Australia’s dominant container terminal operators are enjoying surging profits, prompting accusations from the competition regulator they are not subject to sufficient pricing pressure.
The recent highly profitable period for stevedoring companies, which coincides with pandemic-related disruptions to the global container freight supply chain, is also driving up prices for consumers, according to industry groups unhappy with charging rates.
The Australian Competition and Consumer Commission (ACCC) said in a report released on Wednesday that industry profits had rapidly increased during the pandemic years in a sector dominated by multi-port stevedores DP World and Patrick Terminals.

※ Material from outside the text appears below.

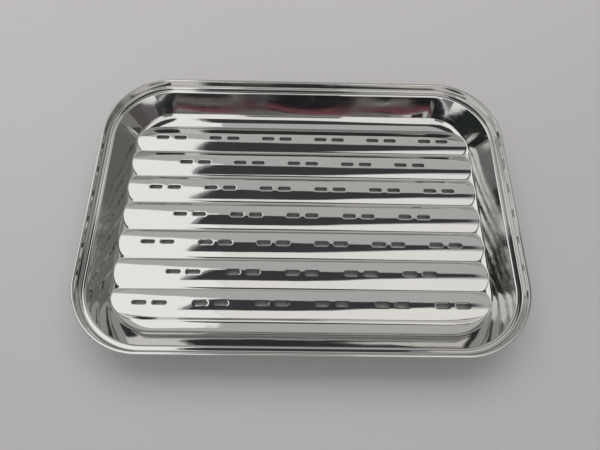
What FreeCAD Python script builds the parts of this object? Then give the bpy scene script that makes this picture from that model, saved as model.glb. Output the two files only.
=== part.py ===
"""Grill tray: one pressed stainless sheet with seven slotted ribs, steep walls and a rolled rim.

Millimetres, +Z up. The origin is under the middle of the tray, at the height it rests on. X runs
along the ribs and Y across them, with the back of the tray at +Y.

The sheet is drawn as the regions that its press tools form: ribs, foot strips, walls, wall corners,
rim lengths and rim corners. Neighbours meet face to face on planes, and no two of them overlap.
"""
import FreeCAD, Part
import math
import os

from FreeCAD import Vector

# overall; the width follows from the ribs and the section that borders them
tray_length = 340.0
tray_height = 32.5
corner_radius = 54.5        # plan radius of the rolled rim's outer edge
sheet = 0.5

# ribs
rib_count = 7
rib_pitch = 25.4
rib_height = 3.4            # crest above the valleys between the ribs
valley_flat = 1.0           # flat strip left in each valley

# slots: pairs of stadium holes along each crest, one pair fewer on every other rib
pairs_on_odd_rib = 6
slot_pitch = 15.9           # between the two slots of a pair
slot_length = 11.5
slot_width = 3.8
slot_end_margin = 8.4       # from the end of the flat floor to the nearest slot

# wall section, measured on the inner face
foot_strip = 1.0            # flat strip that the tray stands on, along the outer ribs
margin_bend = 3.0           # small bend that lifts the margin
margin_slope = 10.0         # degrees
margin_run = 3.4            # width of the sloping margin
base_fillet = 10.0
wall_draft = 30.0           # degrees from vertical

# rim section, measured on the inner face
ledge_height = 24.2
ledge_width = 1.17
shoulder_radius = 2.5       # wall to ledge
step_radius = 1.5           # ledge to upstand
upstand_draft = 6.0         # degrees from vertical
curl_radius = 1.2           # outside of the rolled edge
curl_turn = 280.0           # degrees that the edge is rolled through

Z_AXIS = Vector(0, 0, 1)


def sin(degrees):
    return math.sin(math.radians(degrees))


def cos(degrees):
    return math.cos(math.radians(degrees))


# --- the section through a wall -----------------------------------------------------------------
# A section is a list of steps. ("line", length) goes straight on, and ("arc", radius, turn) bends,
# to the left for a positive turn. It runs outwards, so the inner face of the sheet is on its left.

slope_length = margin_run / cos(margin_slope)
wall_heading = 90 - wall_draft
upstand_heading = 90 - upstand_draft

height_below_wall = (sheet + margin_bend * (1 - cos(margin_slope)) + slope_length * sin(margin_slope)
                     + base_fillet * (cos(margin_slope) - cos(wall_heading)))
height_of_shoulder = shoulder_radius * (1 - cos(wall_heading))
wall_length = (ledge_height - height_of_shoulder - height_below_wall) / sin(wall_heading)

height_of_step = step_radius * (1 - cos(upstand_heading))
top_of_upstand = tray_height - curl_radius + curl_radius * sin(upstand_draft)
upstand_length = (top_of_upstand - ledge_height - height_of_step) / sin(upstand_heading)

wall_steps = [
    ("arc", margin_bend, margin_slope),
    ("line", slope_length),
    ("arc", base_fillet, wall_heading - margin_slope),
    ("line", wall_length),
    ("arc", shoulder_radius, -wall_heading),
]
rim_steps = [
    ("line", ledge_width),
    ("arc", step_radius, upstand_heading),
    ("line", upstand_length),
    ("arc", curl_radius, -curl_turn),
]


def walk(start, heading, steps, below=0.0):
    """Follow the steps from start, on the line that lies `below` to their right. Returns the edges,
    then the end of the inner face and the heading there."""
    edges = []
    point = start
    for step in steps:
        right = Vector(sin(heading), 0, -cos(heading))
        if step[0] == "line":
            end = point + Vector(cos(heading), 0, sin(heading)) * step[1]
            edges.append(Part.LineSegment(point + right * below, end + right * below).toShape())
            point = end
            continue
        _, radius, turn = step
        side = -1 if turn > 0 else 1
        centre = point + right * (side * radius)
        reach = radius - side * below

        def on_arc(share):
            angle = heading + turn * share
            return centre - Vector(sin(angle), 0, -cos(angle)) * (side * reach)

        edges.append(Part.Arc(on_arc(0), on_arc(0.5), on_arc(1)).toShape())
        heading += turn
        point = centre - Vector(sin(heading), 0, -cos(heading)) * (side * radius)
    return edges, point, heading


def strip_face(start, heading, steps):
    """The section of the sheet itself, between its inner and its outer face."""
    inner, _, _ = walk(start, heading, steps)
    outer, _, _ = walk(start, heading, steps, sheet)
    ends = [Part.LineSegment(inner[0].firstVertex().Point, outer[0].firstVertex().Point).toShape(),
            Part.LineSegment(inner[-1].lastVertex().Point, outer[-1].lastVertex().Point).toShape()]
    return Part.Face(Part.Wire(Part.__sortEdges__(inner + outer + ends)))


def space_face(start, heading, steps, top):
    """The section of everything on the inner side of the sheet's outer face, up to a height."""
    outer, _, _ = walk(start, heading, steps, sheet)
    low = outer[0].firstVertex().Point
    high = outer[-1].lastVertex().Point
    corners = [high, Vector(high.x, 0, top), Vector(low.x, 0, top), low]
    closing = [Part.LineSegment(a, b).toShape() for a, b in zip(corners, corners[1:])]
    return Part.Face(Part.Wire(Part.__sortEdges__(outer + closing)))


# the section is walked once from nothing, to find how far it reaches, then put where it belongs
_, wall_reach, _ = walk(Vector(0, 0, sheet), 0, wall_steps)
_, upstand_reach, _ = walk(wall_reach, 0, rim_steps[:-1])
floor_inset = upstand_reach.x + curl_radius * cos(upstand_draft) + curl_radius
floor_radius = corner_radius - floor_inset
wall_start = Vector(floor_radius, 0, sheet)
rim_start = Vector(floor_radius + wall_reach.x, 0, wall_reach.z)


# --- the ribbed panel, which stands on the rise of the sloping margin ----------------------------

panel_lift = margin_bend * (1 - cos(margin_slope)) + slope_length * sin(margin_slope)
crest_height = panel_lift + sheet + rib_height
half_chord = (rib_pitch - valley_flat) / 2
rib_radius = (half_chord ** 2 + rib_height ** 2) / (2 * rib_height)
rib_axis_height = crest_height - rib_radius
outer_flank = math.sqrt(rib_radius ** 2 - (sheet - rib_axis_height) ** 2)

rib_rows = [((rib_count - 1) / 2 - index) * rib_pitch for index in range(rib_count)]
outer_row = rib_rows[0]
strip_start = outer_row + outer_flank

half_length = tray_length / 2
half_width = strip_start + foot_strip + floor_inset
floor_half_length = half_length - floor_inset
floor_half_width = half_width - floor_inset
centre_x = half_length - corner_radius
centre_y = half_width - corner_radius

slot_reach = floor_half_length - slot_end_margin
pair_pitch = (2 * slot_reach - slot_pitch - slot_length) / (pairs_on_odd_rib - 1)


def box(x0, x1, y0, y1, z0, z1):
    return Part.makeBox(x1 - x0, y1 - y0, z1 - z0, Vector(x0, y0, z0))


def rib_cylinder(row, radius):
    """The round bar whose top is a rib, running the whole length of the tray."""
    start = Vector(-half_length, row, rib_axis_height)
    return Part.makeCylinder(radius, tray_length, start, Vector(1, 0, 0))


def panel_body(inward):
    """All that lies under the ribbed panel's upper face, or under its lower face when inward is the
    thickness of the sheet."""
    plate = box(-half_length, half_length, -outer_row, outer_row, -sheet,
                panel_lift + sheet - inward)
    return plate.fuse([rib_cylinder(row, rib_radius - inward) for row in rib_rows])


def floor_prism(low, high):
    """Upright prism on the outline of the flat floor, a rectangle with round corners."""
    prism = box(-floor_half_length, floor_half_length, -centre_y, centre_y, low, high)
    prism = prism.fuse(box(-centre_x, centre_x, -floor_half_width, floor_half_width, low, high))
    posts = [Part.makeCylinder(floor_radius, high - low, Vector(sx * centre_x, sy * centre_y, low))
             for sx in (-1, 1) for sy in (-1, 1)]
    return prism.fuse(posts).removeSplitter()


def slot_cutter(x, y):
    """Stadium-shaped punch through a crest."""
    low = -sheet
    high = crest_height + sheet
    straight = slot_length - slot_width
    punch = box(x - straight / 2, x + straight / 2, y - slot_width / 2, y + slot_width / 2, low, high)
    ends = [Part.makeCylinder(slot_width / 2, high - low, Vector(x + side * straight / 2, y, low))
            for side in (-1, 1)]
    return punch.fuse(ends)


def slot_cutters(number, row):
    """The punches of one rib, in pairs spread evenly about the middle of its length."""
    pairs = pairs_on_odd_rib if number % 2 == 1 else pairs_on_odd_rib - 1
    middles = [(index - (pairs - 1) / 2) * pair_pitch for index in range(pairs)]
    return [slot_cutter(middle + side * slot_pitch / 2, row)
            for middle in middles for side in (-1, 1)]


# --- sweeping a section round the tray ----------------------------------------------------------

SIDES = {
    "right": (0, Vector(centre_x, -centre_y, 0), 2 * centre_y),
    "back": (90, Vector(centre_x, centre_y, 0), 2 * centre_x),
    "left": (180, Vector(-centre_x, centre_y, 0), 2 * centre_y),
    "front": (270, Vector(-centre_x, -centre_y, 0), 2 * centre_x),
}
CORNERS = {
    "back_right": (0, Vector(centre_x, centre_y, 0)),
    "back_left": (90, Vector(-centre_x, centre_y, 0)),
    "front_left": (180, Vector(-centre_x, -centre_y, 0)),
    "front_right": (270, Vector(centre_x, -centre_y, 0)),
}


def place(shape, angle, corner):
    placed = shape.copy()
    placed.rotate(Vector(0, 0, 0), Z_AXIS, angle)
    placed.translate(corner)
    return placed


def outward(solid):
    """The same solid with its faces turned outwards, whichever way its section was drawn."""
    return solid if solid.Volume > 0 else solid.reversed()


def along_side(face, name):
    angle, corner, length = SIDES[name]
    return place(outward(face.extrude(Vector(0, length, 0))), angle, corner)


def round_corner(face, name):
    angle, corner = CORNERS[name]
    return place(outward(face.revolve(Vector(0, 0, 0), Z_AXIS, 90)), angle, corner)


# --- the regions of the sheet -------------------------------------------------------------------

def with_rib_ends(wall, space, upper, lower):
    """A wall, with the ends of the ribs that run into its base fillet pressed up from it."""
    ends = upper.common(space)
    if ends.Volume > 0:
        wall = wall.fuse(ends)
    return wall.cut(lower).removeSplitter()


def make_walls(upper, lower):
    wall_face = strip_face(wall_start, 0, wall_steps)
    space = space_face(wall_start, 0, wall_steps[:-1], tray_height)
    pieces = {}
    for name in SIDES:
        pieces["wall_" + name] = with_rib_ends(
            along_side(wall_face, name), along_side(space, name), upper, lower)
    for name in CORNERS:
        pieces["wall_corner_" + name] = with_rib_ends(
            round_corner(wall_face, name), round_corner(space, name), upper, lower)
    return pieces


def make_rims():
    rim_face = strip_face(rim_start, 0, rim_steps)
    pieces = {"rim_" + name: along_side(rim_face, name) for name in SIDES}
    pieces.update({"rim_corner_" + name: round_corner(rim_face, name) for name in CORNERS})
    return pieces


def make_ribs(upper, lower):
    """Each rib takes the floor from valley to valley, and the two outer ones end at a foot strip."""
    pieces = {}
    zone = floor_prism(0, crest_height + sheet)
    panel = upper.common(zone).cut(lower)
    for number, row in enumerate(rib_rows, start=1):
        y0 = -strip_start if number == rib_count else row - rib_pitch / 2
        y1 = strip_start if number == 1 else row + rib_pitch / 2
        lane = box(-half_length, half_length, y0, y1, 0, crest_height + sheet)
        rib = panel.common(lane).cut(slot_cutters(number, row))
        pieces["rib_%d" % number] = rib.removeSplitter()
    return pieces


def make_foot_strips():
    """The flat floor left between an outer rib and the sloping margin, which the tray stands on."""
    plate = floor_prism(0, sheet)
    return {
        "foot_strip_back": plate.common(
            box(-half_length, half_length, strip_start, half_width, 0, sheet)),
        "foot_strip_front": plate.common(
            box(-half_length, half_length, -half_width, -strip_start, 0, sheet)),
    }


def main():
    upper = panel_body(0)
    lower = panel_body(sheet)
    pieces = {}
    pieces.update(make_ribs(upper, lower))
    pieces.update(make_foot_strips())
    pieces.update(make_walls(upper, lower))
    pieces.update(make_rims())
    os.makedirs("parts", exist_ok=True)
    for name, shape in pieces.items():
        extent = shape.optimalBoundingBox()
        print("%-26s solids %d valid %s volume %8.1f  x %7.2f %7.2f  y %7.2f %7.2f  z %6.2f %6.2f" % (
            name, len(shape.Solids), shape.isValid(), shape.Volume,
            extent.XMin, extent.XMax, extent.YMin, extent.YMax, extent.ZMin, extent.ZMax))
        shape.exportStep("parts/%s.step" % name)


print("width %.2f  floor inset %.2f  panel lift %.2f  rib radius %.2f  pair pitch %.2f" % (
    2 * half_width, floor_inset, panel_lift, rib_radius, pair_pitch))
main()
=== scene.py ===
"""Grill tray: one polished sheet with seven slotted ribs, steep walls and a rolled rim, on a pale table.

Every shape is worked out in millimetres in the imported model's frame, and goes into its mesh in metres.
"""
import math

import bpy
import numpy as np
from mathutils import Matrix, Vector


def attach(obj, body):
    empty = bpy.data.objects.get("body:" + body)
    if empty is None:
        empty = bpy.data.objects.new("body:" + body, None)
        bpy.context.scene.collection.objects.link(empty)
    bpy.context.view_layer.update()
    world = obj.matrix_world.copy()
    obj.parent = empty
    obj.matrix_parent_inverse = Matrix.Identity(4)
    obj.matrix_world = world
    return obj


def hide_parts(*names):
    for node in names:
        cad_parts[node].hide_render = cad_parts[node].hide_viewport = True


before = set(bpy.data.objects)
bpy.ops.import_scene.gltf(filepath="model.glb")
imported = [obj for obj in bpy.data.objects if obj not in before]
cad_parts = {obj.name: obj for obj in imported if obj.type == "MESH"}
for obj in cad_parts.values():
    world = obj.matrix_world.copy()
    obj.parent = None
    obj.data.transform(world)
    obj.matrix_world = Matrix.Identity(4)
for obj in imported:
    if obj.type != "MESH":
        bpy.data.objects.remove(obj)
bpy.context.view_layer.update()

MM = 0.001

# --- sizes of the tray, mm ------------------------------------------------------------------------

SHEET = 0.5
HALF_LENGTH = 170.0
CORNER_RADIUS = 54.5
HEIGHT = 32.5

RIB_COUNT = 7
RIB_PITCH = 25.4
RIB_RADIUS = 23.59
CREST_HEIGHT = 4.545
RIB_AXIS_HEIGHT = CREST_HEIGHT - RIB_RADIUS
OUTER_ROW = 76.2
STRIP_START = 89.41
OUTER_ROW_NUMBER = (RIB_COUNT - 1) // 2
ROUND_REACH = 16.0          # farther than this from a rib's crest line its round goes on as a slope
VALLEY_RADIUS = 3.0
CREASE_BLEND = 0.6

SLOT_PITCH = 15.9
PAIR_PITCH = 47.77
SLOT_LENGTH = 11.5
SLOT_WIDTH = 3.8
SLOT_LIP = 0.12
SLOT_LIP_REACH = 0.5
PATCH_HALF_WIDTH = 3.5

FOOT_STRIP = 1.0
MARGIN_BEND = 3.0
MARGIN_SLOPE = 10.0
MARGIN_RUN = 3.4
BASE_FILLET = 10.0
WALL_TILT = 60.0
SHOULDER_RADIUS = 2.5
LEDGE_HEIGHT = 24.2
LEDGE_WIDTH = 1.17
STEP_RADIUS = 1.5
UPSTAND_TILT = 84.0
CURL_RADIUS = 1.2
CURL_TURN = -280.0


def sine(degrees):
    return math.sin(math.radians(degrees))


def cosine(degrees):
    return math.cos(math.radians(degrees))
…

Container stevedoring involves lifting containers on and off ships, making it a crucial juncture in imports and exports.
The ACCC report found that profit margins in Australia’s container stevedoring industry increased to almost 25% in 2022-23, rising from less than 6% before the pandemic.
Profit margins measure the difference between revenue and costs, with any expansion indicating a period of increased profitability. Margins are now at around 15-year highs.
The competition regulator said competition from newer competitors Hutchison and Victoria International Container Terminal (VICT) had not had the desired effect.
“While we have not formed a conclusive view on the stevedores’ profit margins, we are concerned by emerging evidence that the two new entrants of the last decade, Hutchison and VICT, are not constraining the incumbent multi-port stevedores as effectively as we had hoped,” ACCC’s commissioner, Anna Brakey, said.
The ACCC report said it had not reached a view on whether the stevedores’ recent expanded profit margins, achieved primarily through higher charges, would be sustained over the long term.
The regulator said it would scrutinise whether any impediments were contributing to the higher profits and if regulatory responses were warranted.
A spokesperson for Patrick said the industry was characterised by long-term infrastructure investment and fluctuating supply and demand.
“Detailed economic analysis undertaken on behalf of Patrick Terminals shows that across these longer-term indicators, stevedoring industry profitability remains well below both an index of comparable Australian companies and global stevedoring returns,” the spokesperson said.
DP World was contacted for comment.
The container terminal sector is among a select group of tightly held industries that have been able to greatly expand profit margins during the recent pandemic and inflationary period. Australia’s major supermarkets, banks and airlines also expanded margins, raising concerns they profiteered during a period of rapidly rising household costs.
Paul Zalai, the director of the Freight and Trade Alliance representing importers, exporters and other market participants, said stevedoring companies were recording landside revenues through rising terminal access charges.
“Stevedores are laughing all the way to the bank with their unregulated money tap,” Zalai said.
“While it may not be collusion, it is definitely a case of follow the leader with stevedores taking turns to ratchet up the fee on transport operators who have no option but to pay to get access to container facilities.”
Operations at DP World were recently disrupted by a major cyber-attack, as well as prolonged industrial action by port workers.
Zalai said that the high terminal charges set by stevedores, as well as the costs of delays linked to the industrial action, were resulting in higher consumer prices.
“These costs cascade down the supply chain, on the import side it will inflate consumer costs, and for exports, the costs will flow back to regional producers, farmers and local communities,” Zalai said.